Each day, billions of users use online tech platforms or scroll through social media feeds, search results, and streaming recommendations that shape what they see, read, and watch. The design of these online platforms, including their algorithmic feeds, influence how users experience the online information environment and determine what users see, wielding enormous influence over users’ online experiences and, increasingly, their lives offline.
There is broad recognition that the way platforms are designed impacts how users, communities, and societies experience benefits and harms from those platforms. The pitfalls of content moderation – including efficacy, consistency, legality, and business sustainability – have spurred a large and growing movement in academia, civil society, and public policy focused instead on how content-agnostic design patterns can more effectively support prosocial interactions and user well-being.

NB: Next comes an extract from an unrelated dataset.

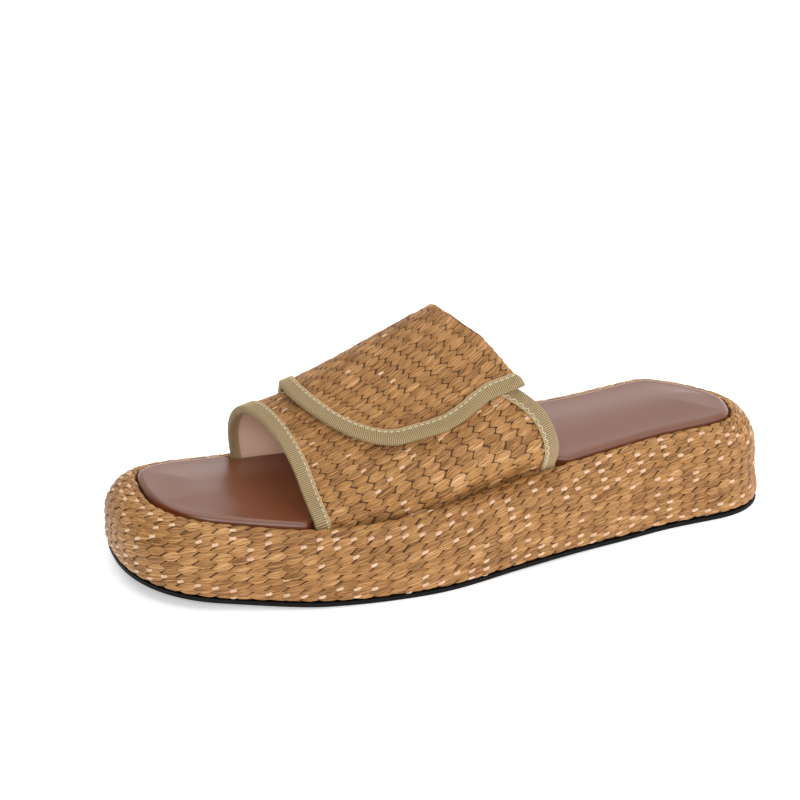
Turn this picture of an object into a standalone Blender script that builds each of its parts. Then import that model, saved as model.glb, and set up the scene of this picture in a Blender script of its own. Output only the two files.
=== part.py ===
"""Braided platform slide sandal, left shoe.

A woven raffia platform on a thin rubber outsole, a padded leather insole, a wide woven strap
over the instep and a woven flap over the strap, with ribbed ribbon round their edges.
The toe points along -X, the outer side of the foot is -Y and +Z is up. Units are metres.
"""
import bmesh
import bpy
import numpy as np

# The sole
LENGTH = 0.265
BALL_WIDTH = 0.093
OUTSOLE_THICK = 0.0020
OUTSOLE_STEP = 0.0007
TOE_SPRING = 0.0062
ARCH_LIFT = 0.0007
TOE_TOP = 0.0359
BALL_TOP = 0.0287
WAIST_TOP = 0.0347
HEEL_TOP = 0.0384
TOE_TIP_SHIFT = 0.0096
HEEL_TIP_SHIFT = -0.0037
TIP_SHIFT_SHARE = 0.35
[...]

Federal, state, and global policymakers have proposed and adopted a variety of approaches to regulate platform designs and their impacts, from strengthening transparency and user control of algorithmic feeds to addressing deceptive design features or requiring age verification. In the US, regulating effectively in this area requires grappling with a host of complex questions related to the First Amendment and Section 230 that will continue to be contested for years to come. Yet the existing research is only loosely connected to many ongoing policy development efforts. The maturation of policymaking in this area requires bolstering scientific consensus about which platform design changes effectively mitigate which harms, how to understand the tradeoffs, how to best measure and evaluate design changes, and other questions.
KGI is working to deepen research-to-policy connections and convene stakeholders in support of this agenda. Projects include:
- Better Feeds: Our Expert Working Group on Recommender Systems issued a comprehensive roadmap for policymakers and product designers to create better algorithms through detailed algorithm design transparency, user choices and defaults, and assessments of long-term impact on users. KGI engages broadly with enforcement authorities, legislators, industry, and independent experts to demonstrate how the Better Feeds concepts can form the basis of sound policy and design of algorithmic systems.
- Design-Focused Regulation: KGI advances research and policy analysis on platform regulation, including the implementation of the EU’s Digital Services Act and the UK’s online safety regime. Through reports and commentary, KGI highlights practical pathways for the EU to align recommender system design with user rights, ensure the effectiveness of child safety strategies, and strengthen design-focused risk assessment requirements for platforms. This work provides evidence-based insights to strengthen policy implementation and ensure that its protections translate into meaningful public benefit.
- Age assurance: KGI conducts technical analysis of the effectiveness of age assurance mechanisms that have become a focal point for kids online safety debates, engages with the designers of these systems, and connects technical findings with policy discussions around the world.